- **Source excerpt**
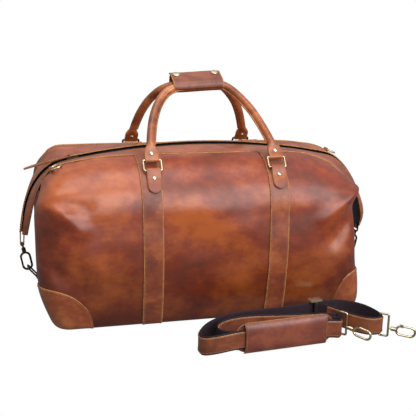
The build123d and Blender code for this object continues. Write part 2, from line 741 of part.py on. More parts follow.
with BuildSketch() as webbing_outline:
    trace(strap_route, line_width=WEBBING)
with BuildPart() as shoulder_strap:
    add(ribbon(webbing_outline.sketch, STRAP_WIDTH))
    with BuildSketch(Plane.XY.offset(BUCKLE_LIFT)):
        with Locations(*loop_bars):
            Circle(LOOP_R + WEBBING)
    extrude(amount=STRAP_WIDTH)
    with BuildSketch():
        with Locations(*loop_bars):
            Circle(LOOP_R)
    extrude(amount=80, mode=Mode.SUBTRACT)
keep(shoulder_strap, "shoulder_strap")

# the leather strip is stitched to the left of the webbing, seen along the route
with BuildSketch() as facing_outline:
    trace(strap_route, line_width=WEBBING + 2 * FACING)
    trace(strap_route, line_width=WEBBING, mode=Mode.SUBTRACT)
left_side = Vector(-(strap_route % 0).Y, (strap_route % 0).X, 0)
facing_start = strap_route @ 0 + left_side * (WEBBING + FACING) / 2
left_strip = facing_outline.faces().sort_by_distance(facing_start)[0]
with BuildPart() as strap_facing:
    add(ribbon(left_strip, FACING_WIDTH))
    with BuildSketch():
        with Locations(*loop_bars):
            Circle(LOOP_R + WEBBING + 0.2)
    extrude(amount=80, mode=Mode.SUBTRACT)
keep(strap_facing, "strap_facing")

STRAP_MIDDLE = BUCKLE_LIFT + STRAP_WIDTH / 2
ADJUSTER_HALF = 11.0
adjuster_plane = Plane(origin=adjust_centre, x_dir=tuple(adjust_dir), z_dir=(0, 0, 1))
end_bar_y = WEBBING / 2 + FACING + RUN_GAP + WIRE_R
with BuildPart() as strap_adjuster:
    for low in (0.6, STRAP_MIDDLE + STRAP_WIDTH / 2 + 0.5):
        with BuildSketch(adjuster_plane.offset(low)):
            with Locations((0, (end_bar_y - BAR_OFF) / 2)):
                width = end_bar_y + BAR_OFF + 2 * WIRE_R
                RectangleRounded(2 * (ADJUSTER_HALF + WIRE_R), width, 2)
        extrude(amount=3.6)
    with BuildSketch(adjuster_plane.offset(0.6)):
        with Locations((-ADJUSTER_HALF, end_bar_y), (ADJUSTER_HALF, end_bar_y), (0, -BAR_OFF)):
            Circle(WIRE_R)
    extrude(amount=STRAP_MIDDLE + STRAP_WIDTH / 2)
keep(strap_adjuster, "strap_adjuster")

# the shoulder pad, a stitched leather sleeve with a longer backing
SLEEVE_HALF = 80.0
BACKING_HALF = 94.0
PAD_SKIN = 2.6
pad_at = (196 - 112, -289 - 112 * 22 / 242)
pad_plane = Plane(origin=(*pad_at, 0), x_dir=(242, 22, 0), z_dir=(0, 0, 1))
pad_front = WEBBING / 2 + FACING + RUN_GAP
pad_back = WEBBING / 2 + RUN_GAP
with BuildPart() as shoulder_pad:
    with BuildSketch(pad_plane):
        with Locations((0, (pad_back - pad_front) / 2)):
            Rectangle(2 * SLEEVE_HALF, pad_front + pad_back + 2 * PAD_SKIN)
    extrude(amount=PAD_HEIGHT)
    with BuildSketch(pad_plane.offset(4)):
        with Locations((0, pad_back + PAD_SKIN / 2)):
            Rectangle(2 * BACKING_HALF, PAD_SKIN)
    extrude(amount=PAD_HEIGHT - 8)
    with BuildSketch(pad_plane.offset(PAD_LIFT - 0.5)):
        with Locations((0, (pad_back - pad_front) / 2)):
            Rectangle(2 * BACKING_HALF, pad_front + pad_back)
    extrude(amount=PAD_HEIGHT - 2 * PAD_LIFT + 1, mode=Mode.SUBTRACT)
keep(shoulder_pad, "shoulder_pad")

# ---- the strap's two snap hooks, each hanging on a loop that swivels ---------------------------
LOOP_REACH = 16.0
LOOP_HEIGHT = STRAP_WIDTH + 6
SHANK_R = 1.9
SHANK_GAP = 5.0
hook_arc = strap_route.edges().filter_by(GeomType.CIRCLE)[HOOK_BEND]
arc_out = ((hook_arc @ 0.5) - hook_arc.arc_center).normalized()
hook_2_bar = (hook_arc @ 0.5) - arc_out * (WEBBING / 2 + RUN_GAP + WIRE_R)
for number, bar, loop_dir, hook_dir in (
    (1, HOOK_1_BAR, (0.62, -0.785, 0), (0.62, -0.77, -0.14)),
    (2, hook_2_bar, (0.80, -0.60, 0), (0.90, -0.42, -0.14)),
):
    outward = Vector(*loop_dir).normalized()
    axis = Vector(*hook_dir).normalized()
    middle = bar + outward * (LOOP_REACH / 2) + Vector(0, 0, STRAP_MIDDLE)
    apex = bar + outward * LOOP_REACH + Vector(0, 0, 18)
    loop_normal = outward.cross(Vector(0, 0, 1))
    frame = hook_frame(apex + axis * SHANK_GAP, tuple(axis), (-axis.Y, axis.X, 0))
    with BuildPart() as hook_loop:
        loop_plane = Plane(origin=middle, x_dir=tuple(outward), z_dir=tuple(loop_normal))
        add(wire_loop(loop_plane, LOOP_REACH, LOOP_HEIGHT, 2.6, WIRE_R))
        with BuildSketch(Plane(origin=apex, z_dir=tuple(axis))):
            Circle(SHANK_R)
        extrude(amount=SHANK_GAP + BARREL_LENGTH - 1.5)
    keep(hook_loop, f"strap_loop_{number}")
    with BuildPart() as strap_hook:
        add(hook_body(frame, SHANK_R + 0.06))
    keep(strap_hook, f"strap_hook_{number}")
    hook_gate(frame, f"strap_gate_{number}")
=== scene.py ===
"""Looks of the weekender bag: leather, zip, hardware and shoulder strap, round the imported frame.

Everything is in the frame's axes.  The shapes below are written in millimetres, and the mesh
helpers turn them into metres.
"""
from math import cos, exp, hypot, pi, radians, sin, sqrt

import bpy
from mathutils import Matrix, Vector, noise


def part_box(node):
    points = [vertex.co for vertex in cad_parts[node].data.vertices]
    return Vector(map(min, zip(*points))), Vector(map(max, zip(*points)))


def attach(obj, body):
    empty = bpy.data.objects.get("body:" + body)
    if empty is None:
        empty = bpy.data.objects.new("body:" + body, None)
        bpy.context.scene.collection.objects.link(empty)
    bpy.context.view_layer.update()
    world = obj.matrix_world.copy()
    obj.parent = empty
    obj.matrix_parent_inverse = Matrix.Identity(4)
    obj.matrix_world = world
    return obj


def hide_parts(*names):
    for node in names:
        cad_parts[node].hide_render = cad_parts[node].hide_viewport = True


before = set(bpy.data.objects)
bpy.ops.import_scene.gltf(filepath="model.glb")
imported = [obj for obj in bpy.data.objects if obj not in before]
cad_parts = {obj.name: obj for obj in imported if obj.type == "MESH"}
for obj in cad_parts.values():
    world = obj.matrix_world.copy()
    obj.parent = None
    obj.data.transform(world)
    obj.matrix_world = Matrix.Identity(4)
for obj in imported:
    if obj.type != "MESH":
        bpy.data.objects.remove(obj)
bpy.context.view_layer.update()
MM = 0.001
SIDES = {"front": -1, "back": 1}
HANDS = {"left": -1, "right": 1}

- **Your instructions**
Locate the line that contains "add(wire_loop(loop_plane, LOOP_REACH, LOOP_HEIGHT, 2.6, WIRE_R))". Repeat it and every line after it, up to and including the final line, exactly.

- **Task response**
        add(wire_loop(loop_plane, LOOP_REACH, LOOP_HEIGHT, 2.6, WIRE_R))
        with BuildSketch(Plane(origin=apex, z_dir=tuple(axis))):
            Circle(SHANK_R)
        extrude(amount=SHANK_GAP + BARREL_LENGTH - 1.5)
    keep(hook_loop, f"strap_loop_{number}")
    with BuildPart() as strap_hook:
        add(hook_body(frame, SHANK_R + 0.06))
    keep(strap_hook, f"strap_hook_{number}")
    hook_gate(frame, f"strap_gate_{number}")
=== scene.py ===
"""Looks of the weekender bag: leather, zip, hardware and shoulder strap, round the imported frame.

Everything is in the frame's axes.  The shapes below are written in millimetres, and the mesh
helpers turn them into metres.
"""
from math import cos, exp, hypot, pi, radians, sin, sqrt

import bpy
from mathutils import Matrix, Vector, noise


def part_box(node):
    points = [vertex.co for vertex in cad_parts[node].data.vertices]
    return Vector(map(min, zip(*points))), Vector(map(max, zip(*points)))


def attach(obj, body):
    empty = bpy.data.objects.get("body:" + body)
    if empty is None:
        empty = bpy.data.objects.new("body:" + body, None)
        bpy.context.scene.collection.objects.link(empty)
    bpy.context.view_layer.update()
    world = obj.matrix_world.copy()
    obj.parent = empty
    obj.matrix_parent_inverse = Matrix.Identity(4)
    obj.matrix_world = world
    return obj


def hide_parts(*names):
    for node in names:
        cad_parts[node].hide_render = cad_parts[node].hide_viewport = True


before = set(bpy.data.objects)
bpy.ops.import_scene.gltf(filepath="model.glb")
imported = [obj for obj in bpy.data.objects if obj not in before]
cad_parts = {obj.name: obj for obj in imported if obj.type == "MESH"}
for obj in cad_parts.values():
    world = obj.matrix_world.copy()
    obj.parent = None
    obj.data.transform(world)
    obj.matrix_world = Matrix.Identity(4)
for obj in imported:
    if obj.type != "MESH":
        bpy.data.objects.remove(obj)
bpy.context.view_layer.update()
MM = 0.001
SIDES = {"front": -1, "back": 1}
HANDS = {"left": -1, "right": 1}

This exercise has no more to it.